According to a recent analysis, US President Donald Trump’s reciprocal tariffs are a “slow burn” for Wall Street because they rarely cause an immediate crisis but instead distort markets, put pressure on consumers, and encourage retaliation over time.

In an opinion post published in One World Outlook, Zoya Najeeb advises investors and policymakers to keep in mind that just because the storm hasn’t arrived yet, it still has the potential to do so.

“As Wall Street celebrates record-high stock indexes, the US economy is subtly absorbing a painful pill: tariffs. The piece emphasized that the same markets that went into a panic in April are now dismissing the reality of a new trade regime, which may be much more expensive than investors are ready to acknowledge.

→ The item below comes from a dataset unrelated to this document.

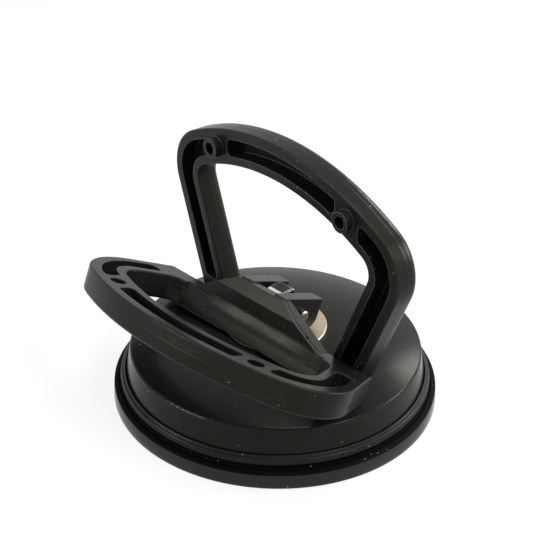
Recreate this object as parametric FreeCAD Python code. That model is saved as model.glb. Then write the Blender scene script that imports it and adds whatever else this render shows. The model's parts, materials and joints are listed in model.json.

Commerce Secretary Howard Lutnick recently predicted that tariff collection would soon reach $50 billion per month, while White House press secretary Karoline Leavitt recently praised the $29 billion collected in July.

“But tariffs are taxes by another name, and this is a tax hike on Americans at a time when the bottom half of the income ladder is already straining,” according to the article.

The additional tariffs could cost Caterpillar Inc., an American manufacturer of mining, construction, and other engineering equipment, up to $1.5 billion this year, including half a billion in the current quarter alone.

However, investor confidence in unrelated expansions in AI data centers and infrastructure spending caused its stock to barely flinch. According to the study, “It’s a nice metaphor for today’s K-shaped economy: Wall Street soars while Main Street witnesses a spike in grocery bills and more households resort to ‘buy now, pay later’ plans just to make ends meet.”

The stock indices may be supported by the AI gold rush, but the S&P 500 is flat when tech is taken out of the equation.

“For 11 consecutive quarters, Warren Buffett, who is hardly a doomsayer, has been quietly selling and building up a $344 billion war fund that he may use should prices decline. Even if the market as a whole isn’t down, he is,” the article stated.

Paul Ryan, the former speaker of the US House of Representatives, has cautioned that “choppy waters are ahead because I think they’re (tariffs) going to have some legal challenges.”